In the exhibition, we are given the fragments of a landscape: starting with the large and small fiberglass boulders. These are casts of real boulders Chukki found while in Hyderabad, characteristic of the rocky terrain of the Deccan Plateau. From a distance they look real, heavy, and, even, otherworldly. But upon closer look, the illusion dissolves easily, and instead we are pulled into the glimmers of iridescence painted onto their corners, or along their interior. Chukki uses these highlights sparingly, and hopes that we chance upon them while moving around the work. The smaller rock sculptures, if viewed head-on, appear as though flattened and two-dimensional. The addition of chrome paint intensifies the relationship between the sculptures’ pulpy interiors and the light that falls upon them. The light seems to infinitely bounce off the sculptures’ inner grooves, as though caught in its own dramatic interplay.

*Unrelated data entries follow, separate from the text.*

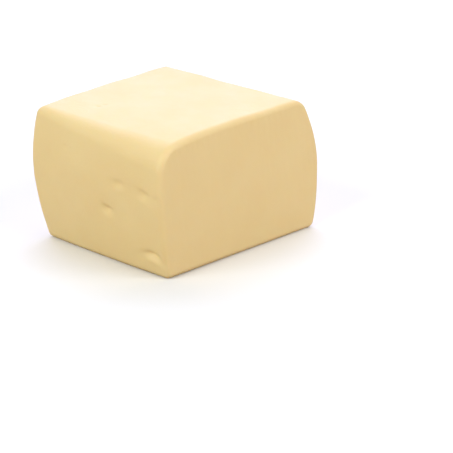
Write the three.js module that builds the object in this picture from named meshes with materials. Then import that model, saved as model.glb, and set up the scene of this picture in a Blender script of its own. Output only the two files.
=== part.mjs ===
// Half of a rindless, brick-shaped cheese loaf. Five of its faces were pressed in a mould and
// bulge a little. The sixth is flat, because the loaf was cut across there.
//
// The block is one closed surface. Each face says how far a point stands outside it, and the six
// are joined, with a round edge wherever two of them meet, into one measure of how far the point
// is outside the cheese. The surface is where that measure is zero. The mesh is the net of a
// sharp-edged block whose points have slid along the lines to its middle until they meet it.
//
// Frame: millimetres, +Z up. The origin is under the middle of the block, in the plane of the
// resting face. +X points out of the cut face, and +Y runs along it, from the front side to the
// rear side.

import * as THREE from 'three';
import { mergeVertices } from 'three/addons/utils/BufferGeometryUtils.js';

// Size over the widest places.
const DEPTH = 144;   // X, from the moulded end to the cut face
const WIDTH = 164;   // Y, across the loaf, from the front side to the rear side
const HEIGHT = 100;  // Z, from the resting face to the highest point of the top

// Radius of each kind of edge.
const CORNER_RADIUS = 4;                        // upright edges between two moulded sides
const END_TOP_RADIUS = 2.5;                     // between the top and the moulded end
const FRONT_TOP_RADIUS = { end: 4, cut: 17 };   // between the top and the front side
const REAR_TOP_RADIUS = { end: 10, cut: 6.5 };  // between the top and the rear side
const END_REACH = 0.8;                          // the top's edge tightens from here to the end
const BOTTOM_RADIUS = 4;                        // around the resting face
const CUT_RADIUS = { front: 5, rear: 3.5 };     // around the cut face

// The top sinks this far towards the corner of the front side and the cut face.
const TOP_FALL = 4.9;
const TOP_FALL_FROM = -0.2;  // where the fall starts, along Y from -1 to 1

// Each moulded side falls back from its widest place: by bow, in plan, one half-length of the side
// away from bowAt, by shoulder at the top edge, and by tuck at the resting face. The powers bend the
// upper and lower half: 1 is a straight slope, 2 is a belly, 4 keeps most of the fall to the edge.
const MOULDED_END = {
  bow: 2.3, bowAt: 1, widest: 46, shoulder: 7.3, shoulderPower: 2, tuck: 10, tuckPower: 1.3,
};
const FRONT_SIDE = {
  bow: 1.4, bowAt: 1, widest: 66, shoulder: 2.3, shoulderPower: 4, tuck: 8, tuckPower: 1.3,
};
const REAR_SIDE = {
  bow: 0.2, bowAt: 0.8, widest: 47, shoulder: 18.3, shoulderPower: 1.8, tuck: 5.4, tuckPower: 3.4,
};

// Box net: how many quads lie along each edge, and how much they crowd towards the edges.
const NET = { x: 16, y: 18, z: 12 };
const EDGE_CROWDING = 0.55;

// Bounds of the search along each line from the middle, where 1 is on the sharp-edged block.
const NEAREST = 0.5;
const FARTHEST = 1.5;
const HALVINGS = 40;
const GRID = 1e4;  // points are rounded to 1 / GRID mm

const HALF = new THREE.Vector3(DEPTH, WIDTH, HEIGHT).multiplyScalar(0.5);
const MIDDLE = new THREE.Vector3(0, 0, HALF.z);

// How far a moulded side stands back at a place along its length (-1 to 1) and a height z.
function fallBack(side, along, z) {
  const above = Math.max(z - side.widest, 0) / (HEIGHT - side.widest);
  const below = Math.max(side.widest - z, 0) / side.widest;
  return side.bow * (along - side.bowAt) ** 2
    + side.shoulder * above ** side.shoulderPower
    + side.tuck * below ** side.tuckPower;
}

// How far the top has sunk, more towards the cut face and with the square of the way to the front.
function topFall(u, v) {
  const near = Math.max(TOP_FALL_FROM - v, 0) / (TOP_FALL_FROM + 1);
  return TOP_FALL * (u + 1) / 2 * near ** 2;
}

// Where each face stands. u and v are places along X and Y, from -1 to 1. The resting face is z = 0,
// and the cut face is x = HALF.x.
const faces = {
  end: (v, z) => -HALF.x + fallBack(MOULDED_END, v, z),
  front: (u, z) => -HALF.y + fallBack(FRONT_SIDE, u, z),
  rear: (u, z) => HALF.y - fallBack(REAR_SIDE, u, z),
  top: (u, v) => HEIGHT - topFall(u, v),
};

// Joins two distances into one. Where both faces are nearer than the radius, the edge is an arc.
function roundJoin(a, b, radius) {
  const arc = Math.hypot(Math.max(a + radius, 0), Math.max(b + radius, 0));
  return Math.min(Math.max(a, b), -radius) + arc;
}

// Share of the way from -1 to 1, held between 0 and 1.
function share(place) {
  return THREE.MathUtils.clamp((place + 1) / 2, 0, 1);
}

// Radius of the edge around the top. The front's and the rear's change along X, and just before
// the moulded end they ease to the end's.
function topRadius(u, v) {
  const { lerp, smoothstep } = THREE.MathUtils;
  const front = lerp(FRONT_TOP_RADIUS.end, FRONT_TOP_RADIUS.cut, share(u));
  const rear = lerp(REAR_TOP_RADIUS.end, REAR_TOP_RADIUS.cut, share(u));
  const along = lerp(front, rear, share(v));
  return lerp(END_TOP_RADIUS, along, smoothstep(u, -1, -END_REACH));
}

// How far a point is outside the cheese. It is negative inside.
function outside({ x, y, z }) {
  const u = x / HALF.x;
  const v = y / HALF.y;
  const corner = roundJoin(faces.end(v, z) - x, faces.front(u, z) - y, CORNER_RADIUS);
  const sides = roundJoin(corner, y - faces.rear(u, z), CORNER_RADIUS);
  const upper = roundJoin(sides, z - faces.top(u, v), topRadius(u, v));
  const moulded = roundJoin(upper, -z, BOTTOM_RADIUS);
  const cutRadius = THREE.MathUtils.lerp(CUT_RADIUS.front, CUT_RADIUS.rear, share(v));
  return roundJoin(moulded, x - HALF.x, cutRadius);
}

// A point of the box net, -1 to 1 each way, laid out on the block as it would be with sharp edges.
function sharpPoint(netPoint) {
  const [u, v, w] = netPoint.toArray().map((t) => t + EDGE_CROWDING * Math.sin(Math.PI * t) / Math.PI);
  const { mapLinear } = THREE.MathUtils;
  const z = mapLinear(w, -1, 1, 0, faces.top(u, v));
  const x = mapLinear(u, -1, 1, faces.end(v, z), HALF.x);
  const y = mapLinear(v, -1, 1, faces.front(u, z), faces.rear(u, z));
  return new THREE.Vector3(x, y, z);
}

// Slides that point along its line from the middle of the block until it meets the rounded surface.
function ontoSurface(netPoint) {
  const line = sharpPoint(netPoint).sub(MIDDLE);
  let near = NEAREST;
  let far = FARTHEST;
  for (let i = 0; i < HALVINGS; i += 1) {
    const halfway = (near + far) / 2;
    if (outside(MIDDLE.clone().addScaledVector(line, halfway)) < 0) near = halfway;
    else far = halfway;
  }
  return MIDDLE.clone().addScaledVector(line, near).multiplyScalar(GRID).round().divideScalar(GRID);
}

function blockGeometry() {
  const box = new THREE.BoxGeometry(2, 2, 2, NET.x, NET.y, NET.z);
  box.deleteAttribute('normal');
  box.deleteAttribute('uv');
  const geometry = mergeVertices(box);
  const points = geometry.attributes.position;
  const point = new THREE.Vector3();
  for (let i = 0; i < points.count; i += 1) {
    point.copy(ontoSurface(point.fromBufferAttribute(points, i)));
    points.setXYZ(i, point.x, point.y, point.z);
  }
  geometry.computeVertexNormals();
  return geometry;
}

const cheeseMaterial = new THREE.MeshStandardMaterial({ color: 0xf3e2b4, roughness: 0.45, metalness: 0 });

const cheeseBlock = new THREE.Mesh(blockGeometry(), cheeseMaterial);
cheeseBlock.name = 'cheese_block';

const cheese = new THREE.Group();
cheese.add(cheeseBlock);

export default cheese;
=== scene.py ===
# Half of a rindless, brick-shaped cheese on a pale floor, under soft light.
#
# The cheese is one mesh. Its six faces are first laid out as a block with sharp edges, then the
# edges are rounded, and last a relief of dents, a fold and low swells is pressed into it. The shape
# is worked out in millimetres, and its mesh is put down in metres.
import math
from collections import namedtuple

import bpy
import numpy as np
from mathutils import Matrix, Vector


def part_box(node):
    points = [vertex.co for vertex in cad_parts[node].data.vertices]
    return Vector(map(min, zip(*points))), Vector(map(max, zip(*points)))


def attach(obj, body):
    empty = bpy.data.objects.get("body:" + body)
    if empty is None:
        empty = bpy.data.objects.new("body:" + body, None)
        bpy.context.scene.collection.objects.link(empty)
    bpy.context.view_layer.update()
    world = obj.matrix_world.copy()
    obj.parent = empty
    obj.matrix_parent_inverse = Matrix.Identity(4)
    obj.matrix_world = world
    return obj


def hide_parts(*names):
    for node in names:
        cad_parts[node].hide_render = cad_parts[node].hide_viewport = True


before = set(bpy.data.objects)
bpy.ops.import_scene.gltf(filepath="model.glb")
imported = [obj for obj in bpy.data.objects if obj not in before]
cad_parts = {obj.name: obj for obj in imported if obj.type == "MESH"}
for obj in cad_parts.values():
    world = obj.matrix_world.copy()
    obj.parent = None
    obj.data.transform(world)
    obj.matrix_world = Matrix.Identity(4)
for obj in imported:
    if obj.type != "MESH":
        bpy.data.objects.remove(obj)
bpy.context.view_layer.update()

MM = 0.001
block_low, block_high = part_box("cheese_block")
DEPTH, WIDTH, HEIGHT = (block_high - block_low) / MM
HALF = np.array([DEPTH, WIDTH, HEIGHT]) / 2
MIDDLE = np.array([0.0, 0.0, HEIGHT / 2])

# ---------------------------------------------------------------- the block's six faces

CORNER_RADIUS = 4.0            # upright edges between two moulded sides
END_TOP_RADIUS = 2.5           # between the top and the moulded end
FRONT_TOP_RADII = (4.0, 17.0)  # between the top and the front side, at the end and at the cut
REAR_TOP_RADII = (10.0, 6.5)   # between the top and the rear side, at the end and at the cut
END_REACH = 0.8                # the top's edge tightens from here to the moulded end, along X
BOTTOM_RADIUS = 4.0            # around the resting face
CUT_RADII = (5.0, 3.5)         # around the cut face, at the front and at the rear

# The top sinks this far towards the corner of the front side and the cut face.
TOP_FALL = 4.9
TOP_FALL_FROM = -0.2  # where the fall starts, along Y from -1 to 1

# A moulded side falls back from its widest place: by bow, in plan, one half-length away from
# bow_at, by shoulder at the top edge, and by tuck at the resting face. The powers bend the upper
# and lower half: 1 is a straight slope, 2 is a belly, and 4 keeps most of the fall to the edge.
Side = namedtuple("Side", "bow bow_at widest shoulder shoulder_power tuck tuck_power")
MOULDED_END = Side(2.3, 1.0, 46, shoulder=7.3, shoulder_power=2, tuck=10.0, tuck_power=1.3)
FRONT_SIDE = Side(1.4, 1.0, 66, shoulder=2.3, shoulder_power=4, tuck=8.0, tuck_power=1.3)
REAR_SIDE = Side(0.2, 0.8, 47, shoulder=18.3, shoulder_power=1.8, tuck=5.4, tuck_power=3.4)


def smoothstep(start, end, value):
    """Share of the way from start to end, eased: 3t^2 - 2t^3 with t held between 0 and 1."""
    t = np.clip((value - start) / (end - start), 0.0, 1.0)
    return t * t * (3.0 - 2.0 * t)


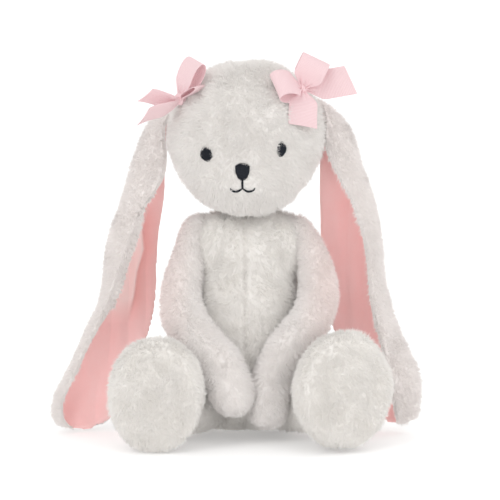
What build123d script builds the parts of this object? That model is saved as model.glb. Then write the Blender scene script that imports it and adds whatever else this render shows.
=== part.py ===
from build123d import *

import os
from math import cos, pi, radians, sin

# A seated stuffed rabbit with long lop ears, as the sewn panels, fillings and trims it is made of.
# Millimetres, +Z up. The rabbit sits on z = 0 and faces -Y. Its own left side is +X.
# The origin is on the floor under the middle of the body. Fabric surfaces are the woven backing of
# the fur: the pile itself stands about 4 mm proud of them.

# Fabric and clearances
PANEL = 2.4             # thickness of a fur panel's backing and root pile
FILL_GAP = 0.4          # between a panel and the filling behind it
SEAM_GAP = 0.3          # between two panels that meet at a seam
THREAD = 1.1            # height of satin-stitch embroidery over the fabric
OFF_FABRIC = 0.25       # air between embroidery thread and the fabric
SIDES = {"left": 1, "right": -1}

# Head levels from the chin up: height, middle in y, half width, half depth
HEAD = [
    (164, -33, 9, 7), (167, -30, 19, 14), (173, -24, 31, 25), (182, -17, 40, 36),
    (192, -12.5, 47.5, 42), (203, -9, 53, 46), (214, -7, 57, 48.5), (227, -5.5, 58, 49),
    (239, -4.5, 56, 47), (249.5, -4, 51, 43), (258.5, -3.5, 43, 36), (266, -3.5, 31, 26),
    (270, -3.5, 20, 17), (272, -3.5, 9.5, 8),
]
HEAD_MIDDLE = (0, -6, 219)
HEAD_LEAN = -2          # degrees about Y, towards the rabbit's right
HEAD_SEAM_Y = 6         # where the face panels meet the back panel
NECK = (1, 4, 173)      # centre of the stitched neck
NECK_BALL = 14
NECK_STEM = (11, 26)    # radius and length below the ball
NECK_CLEAR = 1.5

# Face embroidery, as positions on the front of the upright head
EYE = (28, 210.5, 3.9, 5.4)         # distance from the middle, height, half width, half height
NOSE = (197.3, 5.6, 6.4)            # height of the middle, half width, half height
MOUTH = (184.5, 9, 3.2, 1.1)        # height, half width, drop of each curve, line width

# Body levels from the seat up: height, half width, reach to the front, reach to the back
BODY = [
    (0, 32, 8, 38), (5, 41, 19, 45), (13, 46.5, 32, 49), (24, 49, 40, 50), (45, 50, 45, 50),
    (75, 45, 41, 45),
    (105, 36.5, 36, 39), (130, 30.5, 30, 34), (145, 27, 26.5, 29), (156, 22.5, 20, 25),
    (162, 17, 14, 19), (164, 11, 9, 13),
]
BODY_LEAN = 3           # how far the top of the body stands to the rabbit's left of its seat
BODY_SEAM_Y = -8        # where the chest panels meet the back panel

# Arms: points along the middle of the stuffed tube for an arm on +X, with the radius at each.
# The second point is the shoulder, about which the arm turns
ARMS = {
    "right": [
        (34.5, 0, 164.5), (36, -1, 153), (43, -13, 126), (47.5, -31, 98), (36, -52, 74),
        (18, -65, 55), (9.5, -74, 23),
    ],
    "left": [
        (37.5, 0, 165), (39, -1, 154), (50.5, -12, 130), (54, -28, 103), (43, -47, 79),
        (25, -58, 58), (18.6, -62.5, 37), (17.7, -65, 12.5),
    ],
}
ARM_RADII = {
    "right": [11, 11.5, 13, 14.5, 14.5, 14.8, 14.6],
    "left": [11, 11.5, 12.5, 14.3, 13.3, 12.5, 12.3],
}
ARM_CLEAR = 1.6

# Legs: hip, thigh, ankle and middle of the sole for a leg on +X
HIP = (33, -32, 24)
LEGS = {
    "right": [(24, -15, 24), HIP, (48, -58, 27), (59, -84, 36), (64, -112, 41)],
    "left": [(24, -15, 24), HIP, (53.5, -58, 29), (65.5, -83, 39), (75, -108, 46)],
}
THIGH = 18              # radius of the thigh
FEET = {"right": (31, 38), "left": (33, 39)}     # half width and half height of each big foot
FOOT_TILT = {"right": 0, "left": 16}            # degrees that the top of the foot leans outwards
FOOT_LENGTH = 32        # of the swollen foot, from the sole back
SOLE_BULGE = 7
LEG_CLEAR = 3.2

# Ears: cut level by level as front edge, fold and back edge of the hanging sheet, at each height
EARS = {
    "right": [
        (248, (-57, -8), (-62, 3), (-57, 14)), (230, (-60, -10), (-71, 3), (-60, 17)),
        (209, (-60.3, -12), (-80.5, 2), (-61.3, 18)), (187, (-64, -13), (-87.5, 1), (-62, 18)),
        (160, (-80, -14), (-96, 1), (-65, 18)), (129, (-91, -14), (-103, -1), (-68, 18)),
        (98, (-102, -15), (-107, -6), (-70, 16)), (70, (-115, -20), (-119, -12), (-75, 9)),
        (40, (-129, -26), (-133, -19), (-84, 1)), (18, (-136, -31), (-141, -24), (-94, -6)),
        (7, (-132, -32), (-136, -28), (-107, -15)), (3, (-126, -30), (-129, -27), (-116, -20)),
    ],
    "left": [
        (250, (54, -8), (59, 3), (54, 14)), (234, (60, -10), (72, 3), (60, 17)),
        (209, (62, -13), (84, 2), (58, 18)), (187, (73, -14), (91, 1), (57, 18)),
        (160, (85, -15), (98, 0), (58, 18)), (129, (92, -16), (102, -3), (59, 19)),
        (98, (95, -18), (106, -6), (63, 17)), (70, (101, -24), (116, -12), (70, 10)),
        (45, (107, -31), (127, -18), (80, 3)), (24, (111, -33), (129, -22), (92, -6)),
        (12, (113, -32), (126, -24), (102, -14)), (7, (113, -30), (121, -26), (109, -20)),
    ],
}
EAR_FUR = (0.2, 3.0)    # the fur panel, outwards from the middle of the sheet
EAR_LINING = (-0.2, -1.5)

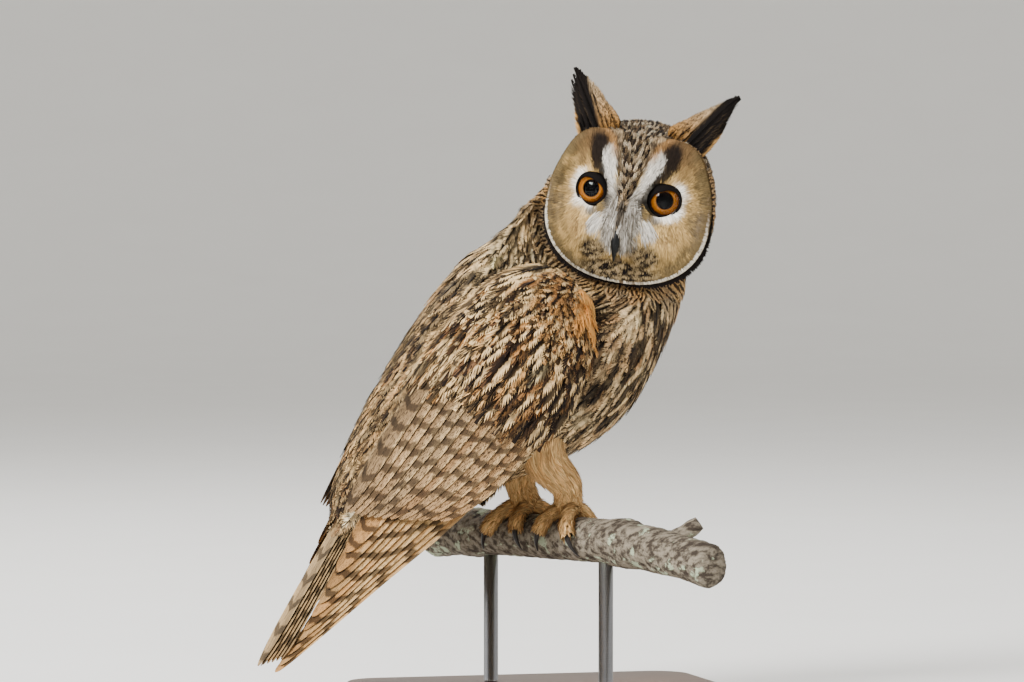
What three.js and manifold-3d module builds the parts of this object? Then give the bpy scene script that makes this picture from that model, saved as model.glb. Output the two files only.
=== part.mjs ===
// A long-eared owl, life size, standing on a cut length of branch that a plain stand holds up.
// Millimetres, +Z up. The owl's body faces +X and its head is turned over its right shoulder, towards -Y.
// The origin is the centre of the underside of the stand's base. The owl has a frame of its own: its origin
// is the top of the branch midway between the feet, and every size of the bird below is given in it.
import * as THREE from "three";
import Module from "manifold-3d";

const wasm = await Module();
wasm.setup();

// Driving dimensions of the stand and the branch.
const GAP = 0.3; // kept between neighbouring pieces
const PERCH_TOP = 113; // height of the owl's feet above the floor
const BASE = { length: 200, width: 160, thickness: 18, corner: 22, bevel: 2.5 };
const ROD = { radius: 4, reach: 46 };
const PERCH = { radius: 12, toFront: 128, toBack: 92, heading: -62, bark: 0.7 };
const STUB = { along: 88, sunk: 3, length: 26, rootRadius: 6.2, endRadius: 4 };

// The torso, from the neck inside the head to the root of the tail: the centre line, and half the depth
// and the width to each side of the section across it. The neck is fuller on the left, away from the face.
const TORSO = {
  x: [38, 36, 30, 24, 13, -3, -27, -52, -77, -99, -113],
  z: [184, 164, 144, 131, 115, 97, 77, 58, 39, 18, 0],
  depth: [36, 46, 52, 54, 58, 62, 58, 48, 35, 22, 12],
  right: [12, 16, 23, 35, 46, 51, 50, 45, 36, 27, 18],
  left: [24, 31, 38, 43, 48, 51, 50, 45, 36, 27, 18],
  neckEnd: 0.24, // where along the line the neck is parted from the torso
};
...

The drawings in the exhibition are erasures: Chukki fills up a page with dusty, flaky charcoal, before beginning a long process of wiping away, or erasing through its layers. Each drawing is achieved through a process of excavation. The artist pours over the large sheets of paper, with a toolkit of sharpened erasers, slowly carving out their forms. The drawings enact a language of liquidity: everything looks as though it may suddenly shift, or dissolve into the haze from which it emerges. Although Chukki builds enigmatic landscapes full of illusions, the illusions are not always meant to hold, or to always convince. In the accompanying film, The Mountain, Les Invisibles, while the camera is panning across the interiors of the Biodome, suddenly a wall cracks open, letting a staff member through a hidden door. Chukki is interested in the movement of people in the Biodome, staff and visitors alike, and how they are both part of the illusion, as they are privy to break it. The camera travels slowly across the plants that bloom in their entirely artificial atmosphere; in a space like this, what is real? What is fiction? It doesn’t matter.
Chukki builds a landscape in which everything is connected, and where it is difficult to see things in isolation. One work collapses into the other, or a single element repeats in unexpected ways: take for instance the choice of the lavender iridescence that peeks at us from inside the rock sculptures, where upon a closer inspection, the same lustrous tones may be found in the coin-sized film of another work, Remembering the Sea (2014). In this work, Chukki has extracted a seascape from Tarkovsky’s film Solaris (1972), a Soviet science-fiction film based on Stanislaw Lem’s novel of the same title. The extract of the film is projected onto a small piece of carved driftwood, mounted on a metal stand. The film is both magnified and minimised – the sea abstracted to a single loop of itself. The film dissolves into the grain of the wood, and film and material becoming a single unit by their juxtaposition. “When I start a work, I start with a figure. But slowly through my process, that figure is completely obscured,” Chukki explains.
Chukki takes us through chameleon-like spaces that both adapt to, and shed, the fictions to which they are introduced. It is a deconstruction of what it means to make fiction, and also the presentation of a landscape in which to do so ourselves. The cinematic experience is broken spatially, and, as viewers, it is as though we stumble into revelations about what we are shown. “All signals got disrupted,” says Nagarajuna over the scene of an empty airplane cabin, “Rocks fell from the sky, everyone disappeared in a minute. Where did they go?”